Music school gets green light from panel to subdivide land

An Evanston music studio is set to get city approval for plans to subdivide its property and stay in business.

The Evanston Land Use Commission approved a 7-2 recommendation on February 23 allowing the Butcher Boy School of Music Production, 1224 Washington St., to split its lot.
Studio owner Jim Tullio had lost major business during the COVID-19 pandemic, but has reconfigured Butcher Boy into a nonprofit that helps local students produce musical recordings.

Tullio said a spike in his mortgage payments had made his business unsustainable unless he could sell the unused portion of Butcher Boy’s property. But his first proposal was rebuffed by the city’s Design and Project Review Board (DAPR), which initially ruled against a recommendation in January, noting that one of the newly created lots would be less than the 5,000 square foot requirement for new lots in the city.

The DAPR’s rejection was non-binding, and members of the Land Use Commission, who then reviewed the proposal, sent it back to Tullio for revision. His new proposal was re-evaluated and supported by DAPR on February 15.

According to Tullio’s reconfigured plan, each lot would be 4,613 square feet. Although this introduced two substandard lots to the project, city officials concluded that two lots with minor variations were preferable to one that met size requirements and one that fell significantly below standard.

“We are finding a number of smaller lots that do not meet existing codes because we applied the code to existing properties, said chairman Matt Rodgers.

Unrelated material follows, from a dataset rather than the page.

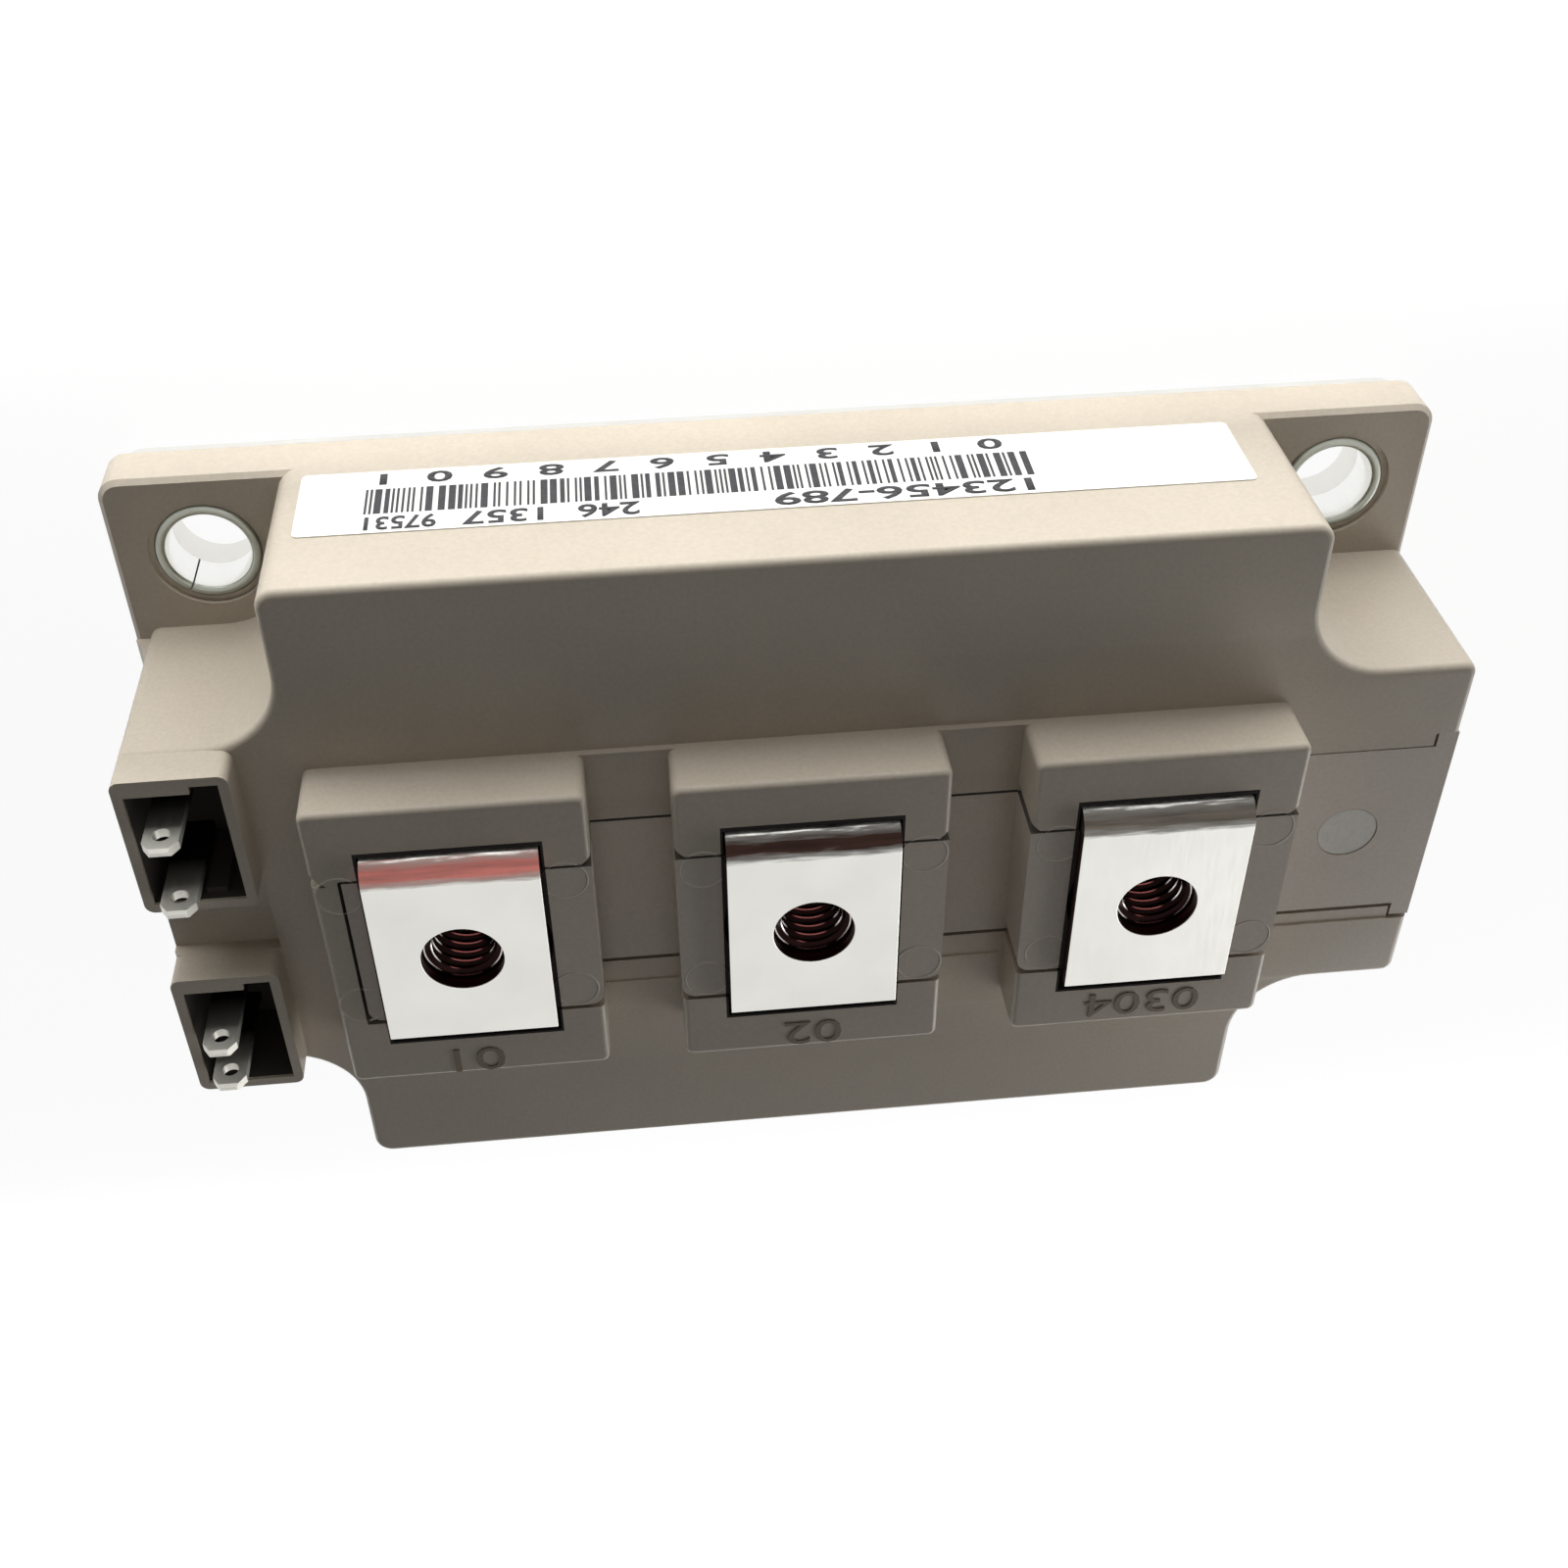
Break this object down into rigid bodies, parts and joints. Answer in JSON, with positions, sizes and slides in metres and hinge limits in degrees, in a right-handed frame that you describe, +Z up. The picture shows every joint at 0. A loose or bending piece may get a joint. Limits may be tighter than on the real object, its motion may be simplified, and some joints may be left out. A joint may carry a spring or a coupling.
{
  "type": "half-bridge transistor power module",
  "caption": "Screw-terminal power module: moulded case on a metal base plate, raised terminal blocks, captive nuts in a slide-in bar, plug sockets for control tabs at one end.",
  "frame": {"origin": "centre of the base plate's underside", "axes": "+Z up to the terminals, X along the length with the control sockets at +X, labelled wall at -Y"},
  "size_m": [0.108, 0.0621, 0.0312],
  "materials": {
    "base_plate_metal": "nickel-plated copper, satin",
    "case_plastic": "moulded, fine satin",
    "label_paper": "matt",
    "collar_steel": "zinc-plated, bright",
    "terminal_metal": "nickel-plated copper, satin",
    "nut_steel": "plated, bright",
    "tab_metal": "tin-plated, satin",
    "ceramic": "matt",
    "copper": "bare copper",
    "silicon": "smooth",
    "aluminium_wire": "bare",
    "silicone": "clear soft gel"
  },
  "bodies": {
    "root": {"base_plate": "base_plate_metal", "case": "case_plastic", "nut_bar": "case_plastic", "label": "label_paper", "screw_collar_1": "collar_steel", "screw_collar_2": "collar_steel", "screw_collar_3": "collar_steel", "screw_collar_4": "collar_steel", "collector_terminal": "terminal_metal", "emitter_terminal": "terminal_metal", "output_terminal": "terminal_metal", "terminal_nut_1": "nut_steel", "terminal_nut_2": "nut_steel", "terminal_nut_3": "nut_steel", "gate_tab_1": "tab_metal", "sense_tab_1": "tab_metal", "gate_tab_2": "tab_metal", "sense_tab_2": "tab_metal", "lower_copper_1": "copper", "ceramic_tile_1": "ceramic", "emitter_track_1": "copper", "collector_track_1": "copper", "gate_track_1": "copper", "sense_track_1": "copper", "transistor_chip_1_1": "silicon", "diode_chip_1_1": "silicon", "transistor_chip_1_2": "silicon", "diode_chip_1_2": "silicon", "bond_wires_1": "aluminium_wire", "lower_copper_2": "copper", "ceramic_tile_2": "ceramic", "emitter_track_2": "copper", "collector_track_2": "copper", "gate_track_2": "copper", "sense_track_2": "copper", "transistor_chip_2_1": "silicon", "diode_chip_2_1": "silicon", "transistor_chip_2_2": "silicon", "diode_chip_2_2": "silicon", "bond_wires_2": "aluminium_wire", "link_strap": "copper", "silicone_gel": "silicone"}
  },
  "joints": []
}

Jim Tullio, left, works with student Alejandro Quiles at the Butcher Boy studio. (Image from Butcher Boy’s YouTube video.)

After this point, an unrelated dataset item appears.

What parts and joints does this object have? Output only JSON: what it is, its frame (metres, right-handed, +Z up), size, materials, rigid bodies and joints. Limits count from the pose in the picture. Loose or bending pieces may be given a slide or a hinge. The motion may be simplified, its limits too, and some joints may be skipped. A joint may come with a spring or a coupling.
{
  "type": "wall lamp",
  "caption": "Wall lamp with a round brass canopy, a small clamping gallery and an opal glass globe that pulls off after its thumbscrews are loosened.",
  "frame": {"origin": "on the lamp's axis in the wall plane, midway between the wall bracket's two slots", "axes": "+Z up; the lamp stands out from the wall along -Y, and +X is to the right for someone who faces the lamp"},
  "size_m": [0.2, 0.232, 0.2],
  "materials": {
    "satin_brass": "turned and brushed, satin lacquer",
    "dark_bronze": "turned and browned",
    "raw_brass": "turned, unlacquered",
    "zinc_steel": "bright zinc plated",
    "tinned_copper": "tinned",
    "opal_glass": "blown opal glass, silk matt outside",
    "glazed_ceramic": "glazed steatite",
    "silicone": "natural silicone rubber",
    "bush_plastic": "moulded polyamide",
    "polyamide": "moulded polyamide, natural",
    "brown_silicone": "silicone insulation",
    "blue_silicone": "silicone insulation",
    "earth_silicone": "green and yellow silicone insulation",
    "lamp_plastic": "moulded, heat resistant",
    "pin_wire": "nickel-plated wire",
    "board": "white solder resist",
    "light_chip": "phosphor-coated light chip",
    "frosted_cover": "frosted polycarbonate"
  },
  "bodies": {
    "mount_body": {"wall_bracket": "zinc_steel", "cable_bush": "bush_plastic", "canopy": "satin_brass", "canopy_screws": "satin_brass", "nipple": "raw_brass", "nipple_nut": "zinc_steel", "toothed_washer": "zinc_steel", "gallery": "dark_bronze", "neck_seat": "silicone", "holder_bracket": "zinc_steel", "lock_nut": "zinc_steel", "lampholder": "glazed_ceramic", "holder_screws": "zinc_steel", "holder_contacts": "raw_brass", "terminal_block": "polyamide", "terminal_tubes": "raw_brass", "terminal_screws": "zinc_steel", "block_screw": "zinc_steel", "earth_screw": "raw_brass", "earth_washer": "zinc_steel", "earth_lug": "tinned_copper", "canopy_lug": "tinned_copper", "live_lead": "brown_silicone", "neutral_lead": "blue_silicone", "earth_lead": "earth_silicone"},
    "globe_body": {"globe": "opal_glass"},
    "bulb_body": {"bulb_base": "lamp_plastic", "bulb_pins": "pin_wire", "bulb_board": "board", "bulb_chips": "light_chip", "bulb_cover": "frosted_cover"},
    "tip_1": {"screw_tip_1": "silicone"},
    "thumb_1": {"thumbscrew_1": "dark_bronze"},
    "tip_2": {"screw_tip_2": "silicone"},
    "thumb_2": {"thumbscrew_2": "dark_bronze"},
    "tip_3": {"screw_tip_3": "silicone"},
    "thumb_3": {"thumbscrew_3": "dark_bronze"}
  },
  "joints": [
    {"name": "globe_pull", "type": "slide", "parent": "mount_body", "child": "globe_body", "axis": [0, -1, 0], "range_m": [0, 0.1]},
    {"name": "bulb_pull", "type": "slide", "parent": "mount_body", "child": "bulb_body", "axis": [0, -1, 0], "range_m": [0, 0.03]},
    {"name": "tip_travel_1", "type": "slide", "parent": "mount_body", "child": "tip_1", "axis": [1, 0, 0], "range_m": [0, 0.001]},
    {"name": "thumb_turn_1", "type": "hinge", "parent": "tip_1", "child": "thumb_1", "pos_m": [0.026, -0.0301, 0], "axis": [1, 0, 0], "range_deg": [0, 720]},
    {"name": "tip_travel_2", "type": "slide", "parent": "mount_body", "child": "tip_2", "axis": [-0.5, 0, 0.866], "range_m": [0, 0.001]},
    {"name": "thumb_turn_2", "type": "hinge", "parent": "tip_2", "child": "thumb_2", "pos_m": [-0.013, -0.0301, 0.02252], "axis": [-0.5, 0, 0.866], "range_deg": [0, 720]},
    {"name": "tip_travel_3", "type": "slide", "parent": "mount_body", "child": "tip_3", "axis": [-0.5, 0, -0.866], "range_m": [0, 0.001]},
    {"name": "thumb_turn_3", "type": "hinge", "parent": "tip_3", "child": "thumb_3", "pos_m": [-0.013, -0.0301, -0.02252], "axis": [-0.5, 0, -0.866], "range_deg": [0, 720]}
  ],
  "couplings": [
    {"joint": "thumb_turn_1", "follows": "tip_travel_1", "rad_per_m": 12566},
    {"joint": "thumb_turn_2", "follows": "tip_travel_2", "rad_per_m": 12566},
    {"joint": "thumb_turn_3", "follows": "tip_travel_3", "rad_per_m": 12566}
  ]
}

The commission also removed a previous condition imposed on Tullio requiring that no curbs be added along Washington Street. While the city has worked to minimize curb cuts, many commissioners have said they believe the restriction will limit options for whoever purchases the second lot in the future. The commissioners also added a provision that the subdivision must be completed within 12 months.

With the commission’s approval, a draft plan of subdivision is then presented to Evanston City Council.